同性カップルの婚姻を可能とする早期の立法を求める決議

 2019年2月14日から始まった一連の「結婚の自由をすべての人に」訴訟は、民法及び戸籍法の婚姻に関する諸規定(以下「本件諸規定」という。)において、戸籍上の性別が同じカップル(以下、単に「同性カップル」という。)の婚姻を許容していないことが憲法24条等に反すること、及び国が正当な理由なく長期にわたって同性カップルの婚姻を可能とする立法不作為があることを訴えた訴訟である。
 これまでに札幌、東京、名古屋、大阪、福岡の5つの地方裁判所で判決が言い渡されていたが、2024年3月14日、東京地方裁判所民事第44部(飛澤知行裁判長)は、本件諸規定が同性カップルの婚姻を認めず、また、同性カップルが婚姻による法的利益と同様の法的利益を享受したり、社会的に公証を受ける利益を享受したりするための制度が何ら設けられていないのは、同性カップルの自己の性自認及び性的指向に即した生活を送るという重要な人格的利益を?奪するものであり、憲法24条2項に反する「違憲状態」である旨の判決を言い渡した(以下「本判決」という。)。
 すでに札幌、名古屋の各地裁で違憲判決、福岡、東京(一次)の各地裁で違憲状態との判決が出されていたが、本判決も、本件諸規定や国が同性カップルの重要な人格的利益を剥奪している現状に対して、「違憲状態」であると判断したものであり、現行の同性カップルの実情に鑑みた判断として評価できる。日本における同性カップルの婚姻に対する意識は浸透・向上してきており、世論調査においても同性婚を法律で認めるべきとする割合が72%に達している 。早期の立法が求められていることは明白である。
 そもそも、同性カップルが婚姻することができない法制度の問題は、少数者の個人の尊厳にかかわることであって、多数者がこれに賛同するか否かによって左右されるべきものではない。この点、本判決と同日に言い渡された札幌高等裁判所の同種訴訟判決において、「付言」として「同性間の婚姻を定めることは、国民に意見や評価の統一を求めることを意味しない」と述べていることが重要である。同札幌高裁判決では、明確に本諸規定が憲法24条及び14条1項に反して「違憲」であるとの判断が示された。同判決はとりわけ、憲法 24条1項が、同性間の婚姻についても、異性間の場合と同じ程度に保障していると判示した点において、個人の尊厳に立脚した判断がなされたものと評価できる。
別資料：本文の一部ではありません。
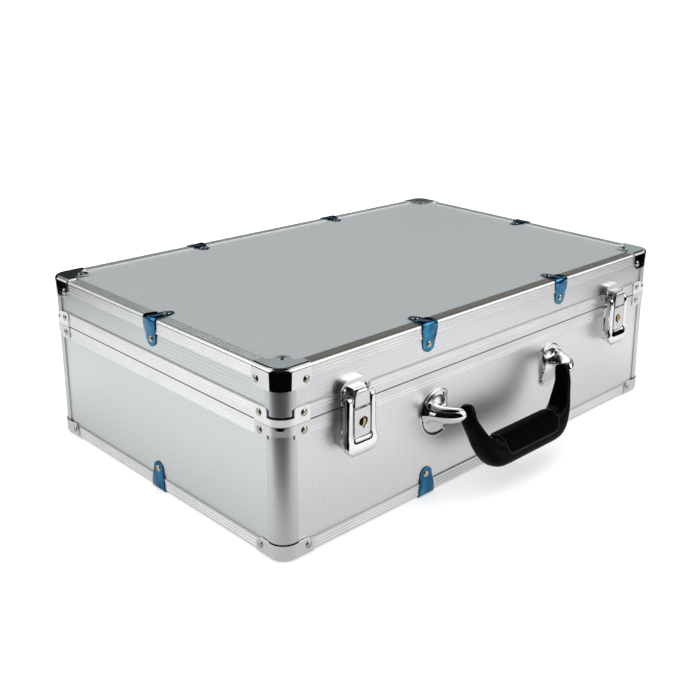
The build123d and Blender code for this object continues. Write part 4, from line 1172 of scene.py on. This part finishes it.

 現行の本件諸規定によって同性カップルは、婚姻の法的・社会的効果を受けられないのみならず人格を深く傷つけられ、個人の尊厳を侵害されている。国は、本判決を含む「結婚の自由をすべての人に」訴訟の各地の裁判所の判決(地裁判決6件、高裁判決1件)において、1件を除いて違憲または違憲状態との判断がなされていることを重く受け止め、法制度の整備を速やかに進めるべきである。

 自由法曹団東京支部は、国に対して、現行の本件諸規定が同性カップルの個人の尊厳を侵害するものであり、これによって同性カップルが重大な不利益を被っている現状を踏まえて、同性カップルの婚姻を可能とする立法を速やかに行うよう求め、ここに決議する。